Mojtaba Khalili, Daniel Slamanig, Mohammad Dakhilalian: Structure-Preserving Signatures on Equivalence Classes From Standard Assumptions. 25th Annual International Conference on the Theory and Application of Cryptology and Information Security - ASIACRYPT 2019, December 8-12 2019, Kobe, Japan.
Abstract: Structure-preserving signatures on equivalence classes (SPS-EQ) introduced at ASIACRYPT 2014 are a variant of SPS where a message is considered as a projective equivalence class, and a new representative of the same class can be obtained by multiplying a vector by a scalar. Given a message and corresponding signature, anyone can produce an updated and randomized signature on an arbitrary representative from the same equivalence class. SPS-EQ have proven to be a very versatile building block for many cryptographic applications.
In this paper, we present the first EUF-CMA secure SPS-EQ scheme under standard assumptions. So far only constructions in the generic group model are known. One recent candidate under standard assumptions are the weakly secure equivalence class signatures by Fuchsbauer and Gay (PKC'18), a variant of SPS-EQ satisfying only a weaker unforgeability and adaption notion. Fuchsbauer and Gay show that this weaker unforgeability notion is sufficient for many known applications of SPS-EQ. Unfortunately, the weaker adaption notion is only proper for a semi-honest (passive) model and as we show in this paper, makes their scheme unusable in the current models for almost all of their advertised applications of SPS-EQ from the literature.
We then present a new EUF-CMA secure SPS-EQ scheme with a tight security reduction under the SXDH assumption providing the notion of perfect adaption (under malicious keys). To achieve the strongest notion of perfect adaption under malicious keys, we require a common reference string (CRS), which seems inherent for constructions under standard assumptions. However, for most known applications of SPS-EQ we do not require a trusted CRS (as the CRS can be generated by the signer during key generation).
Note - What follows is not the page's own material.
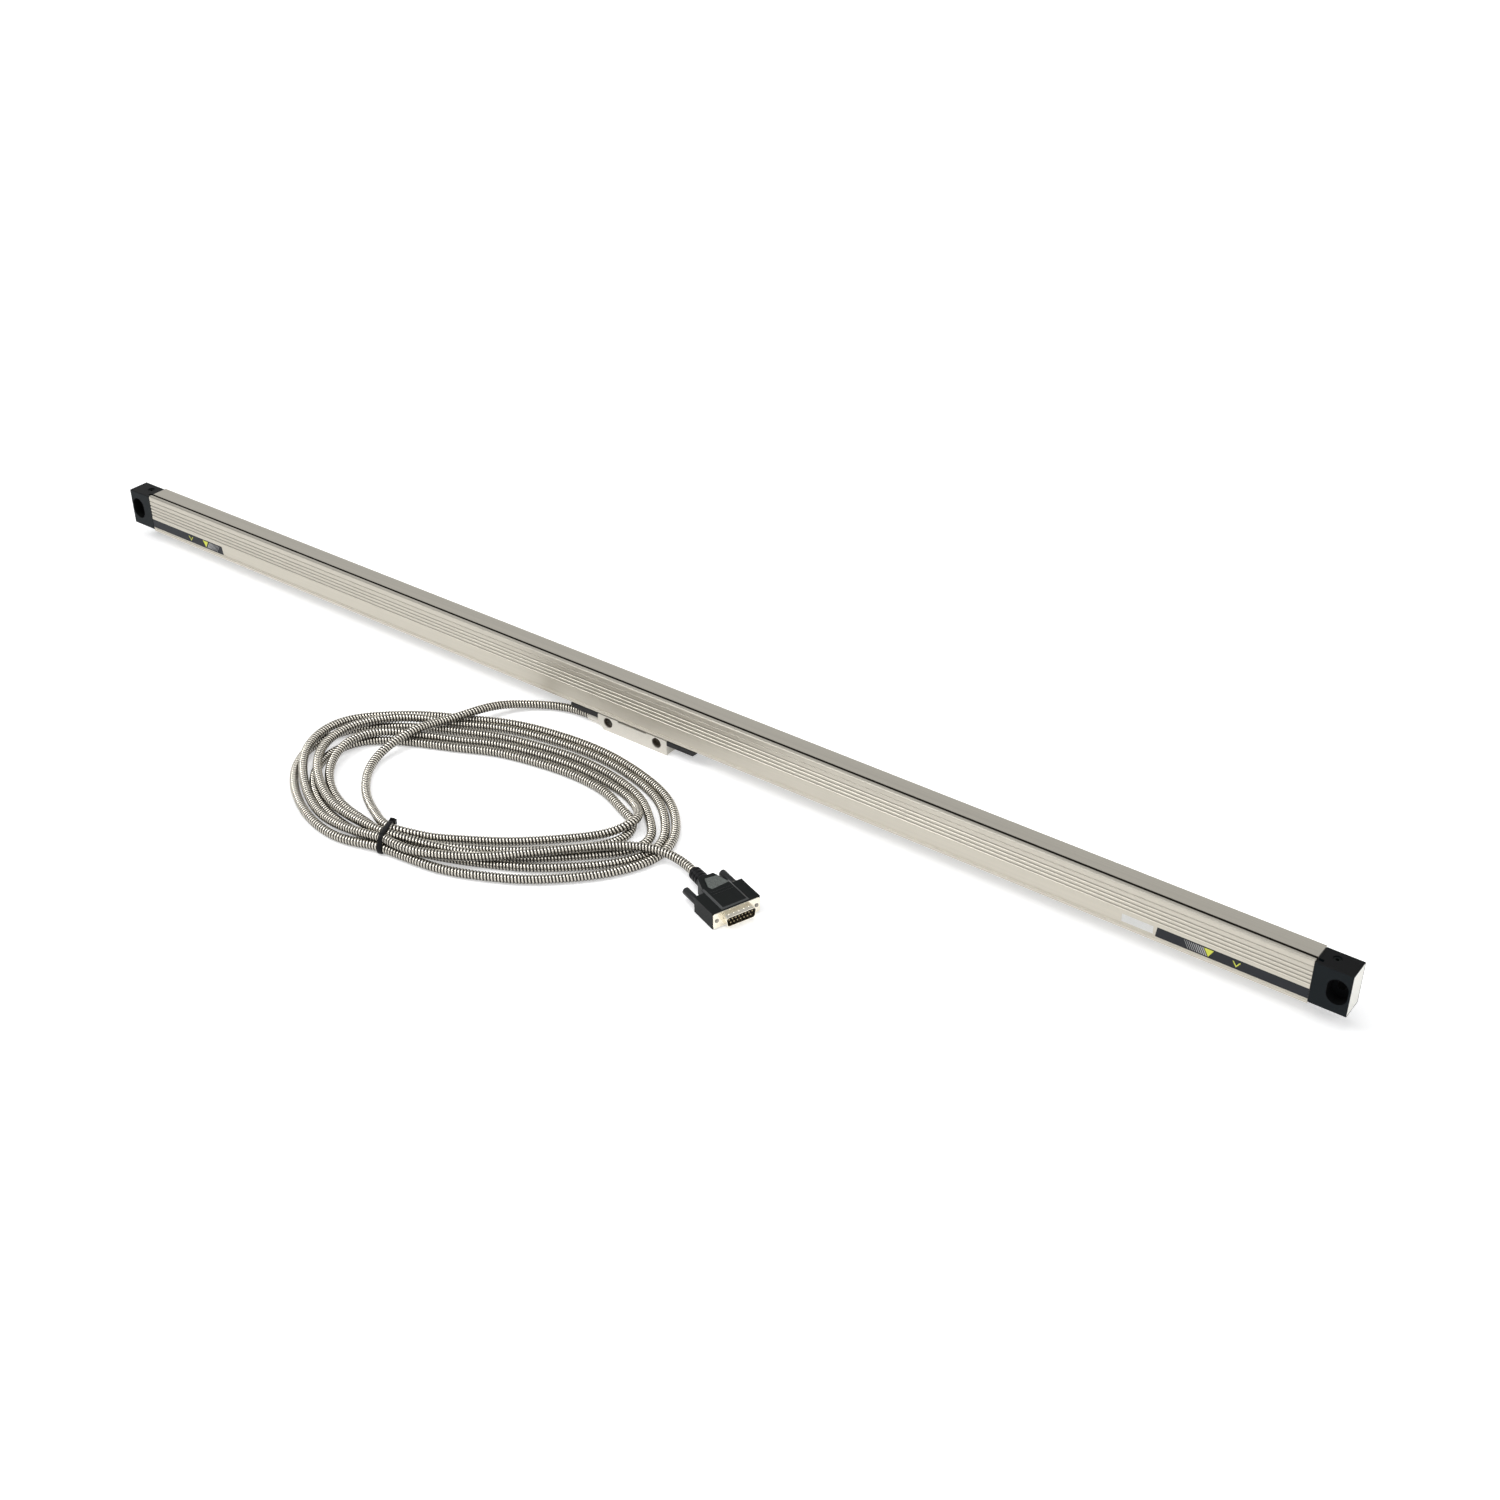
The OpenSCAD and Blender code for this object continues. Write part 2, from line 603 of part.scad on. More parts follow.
// Blade: a foot in the head block, pointed ends between the lips and a post inside the housing
module drive_blade() color([0.7, 0.7, 0.72]) {
  l = blade_l / 2;
  difference() {
    union() {
      box_at([head_x - foot_l / 2, -blade_t / 2, head_h - pad_h - foot_depth],
        [foot_l, blade_t, foot_depth + pad_h + 0.2]);
      translate([head_x, 0, head_h + 0.1]) linear_extrude(blade_top - head_h - 0.1) polygon([
        [-l, -blade_edge / 2], [-l + blade_tip, -blade_t / 2], [l - blade_tip, -blade_t / 2],
        [l, -blade_edge / 2], [l, blade_edge / 2], [l - blade_tip, blade_t / 2],
        [-l + blade_tip, blade_t / 2], [-l, blade_edge / 2]
      ]);
      box_at([head_x - l + blade_tip - post_w, -blade_t / 4, blade_top - 0.5],
        [post_w, blade_t / 2, post_top - blade_top + 0.5]);
    }
    for (s = [-1, 1]) translate([head_x + s * 12, -2, head_h - pad_h - 1.6]) rod_y(2, 4);
  }
}

module blade_pins() color([0.6, 0.6, 0.6])
  for (s = [-1, 1])
    translate([head_x + s * 12, -blade_t / 2, head_h - pad_h - 1.6]) rod_y(1.96, blade_t);

// Spring wire that pulls the carriage along without pushing it off its tracks
module coupling_wire() color([0.8, 0.78, 0.7]) {
  wire_x = head_x - blade_l / 2 + blade_tip;
  translate([wire_x, 0, lift + 13.5]) rod_x(0.8, blade_l / 2 - blade_tip - carriage_l / 2);
}

// Two ears with a hole for a roller's axle, round a roller whose axis is Z at the origin
module roller_ears(y_back) {
  for (s = [-1, 1]) translate([0, 0, s * (roller_w / 2 + 0.3 + ear_t / 2)])
    box_at([-2, y_back, -ear_t / 2], [4, -y_back + 1.6, ear_t]);
}

// Frame of the carriage: a plate in front of the glass, a bridge under it and an arm behind it
module carriage_frame() color([0.62, 0.63, 0.65])
  translate([head_x, 0, lift]) difference() {
    plate_back = plate_y + plate_t;
    union() {
      box_at([-carriage_l / 2, plate_y, plate_z], [carriage_l, plate_t, plate_h]);
      // lug that holds the coupling wire
      box_at([-carriage_l / 2, plate_back - 0.5, 12], [2.2, -plate_back + 1.3, 3]);
      box_at([-bridge_l / 2, plate_y, bridge_z], [bridge_l, arm_y + arm_t - plate_y, bridge_top - bridge_z]);
      box_at([-bridge_l / 2, arm_y, bridge_z], [bridge_l, arm_t, arm_top - bridge_z]);
      // pedestal for the detector board
      box_at([-bridge_l / 2 + 1, plate_back - 0.5, optic_z - pedestal_h / 2],
        [bridge_l - 2, detector_y - plate_back + 0.5, pedestal_h]);
      for (s = [-1, 1]) translate([s * side_x, face_y, face_z]) roller_ears(plate_back - face_y - 0.5);
      translate([0, face_y, crown_z]) roller_ears(plate_back - face_y - 0.5);
      // bosses for the edge rollers' axles
      for (s = [-1, 1]) translate([s * side_x, plate_back - 0.5, edge_z])
        rod_y(4, edge_y - roller_w / 2 - 0.3 - plate_back + 0.5);
    }
    translate([0, arm_y - 1, optic_z]) rod_y(lens_d + 0.1, arm_t + 2);
    for (p = [[-side_x, face_z], [side_x, face_z], [0, crown_z]])
      translate([p[0], face_y, p[1] - roller_w / 2 - 0.3 - ear_t - 1])
        cylinder(h = roller_w + 2 * (ear_t + 1.3), d = axle_d);
    for (s = [-1, 1]) translate([s * side_x, plate_y + 1, edge_z])
      rod_y(axle_d, edge_y - plate_y);
  }
detector_y = glass_y - reticle_gap - reticle_t - 0.7 - board_t;

module roller_axles() color([0.75, 0.75, 0.75]) translate([head_x, 0, lift]) {
  for (p = [[-side_x, face_z], [side_x, face_z], [0, crown_z]])
    translate([p[0], face_y, p[1] - roller_w / 2 - 0.3 - ear_t])
      cylinder(h = roller_w + 2 * (ear_t + 0.3), d = axle_d);
  for (s = [-1, 1]) translate([s * side_x, plate_y + 1, edge_z])
    rod_y(axle_d, edge_y + roller_w / 2 - plate_y - 1);
}

// Ball bearing used as a roller, with its axis along Z and its middle at the origin
module roller() color([0.7, 0.72, 0.74]) difference() {
  cylinder(h = roller_w, r = roller_r, center = true);
  cylinder(h = roller_w + 2, d = axle_d + 2 * axle_clear, center = true);
}
module face_roller_left() translate([head_x - side_x, face_y, lift + face_z]) roller();
module face_roller_right() translate([head_x + side_x, face_y, lift + face_z]) roller();
module face_roller_top() translate([head_x, face_y, lift + crown_z]) roller();
module edge_roller_left()
  translate([head_x - side_x, edge_y, lift + edge_z]) rotate([90, 0, 0]) roller();
module edge_roller_right()
  translate([head_x + side_x, edge_y, lift + edge_z]) rotate([90, 0, 0]) roller();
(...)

Technically, our construction is inspired by a recent work of Gay et al. (EUROCRYPT'18), who construct a tightly secure message authentication code and translate it to an SPS scheme adapting techniques due to Bellare and Goldwasser (CRYPTO'89).
Behzad Abdolmaleki, Hamidreza Khoshakhlagh, Daniel Slamanig: A Framework for UC-Secure Commitments from Publicly Computable Smooth Projective Hashing. 17th IMA International Conference on Cryptography and Coding - IMACC 2019, 16-18 December 2019, Oxford, UK.
Abstract: Hash proof systems or smooth projective hash functions (SPHFs) have been proposed by Cramer and Shoup (Eurocrypt'02) and can be seen as special type of zero-knowledge proof system for a language. While initially used to build efficient chosen-ciphertext secure public-key encryption, they found numerous applications in several other contexts. In this paper, we revisit the notion of SPHFs and introduce a new feature (a third mode of hashing) that allows to compute the hash value of an SPHF without having access to neither the witness nor the hashing key, but some additional auxiliary information. We call this new type publicly computable SPHFs (PC-SPHFs) and present a formal framework along with concrete instantiations from a large class of SPHFs. We then show that this new tool generically leads to commitment schemes that are secure against adaptive adversaries, assuming erasures in the Universal Composability (UC) framework, yielding the first UC secure commitments build from a single SPHF instance. Instantiating our PC-SPHF with an SPHF for labeled Cramer-Shoup encryption gives the currently most efficient non-interactive UC-secure commitment. Finally, we also discuss additional applications to information retrieval based on anonymous credentials being UC secure against adaptive adversaries.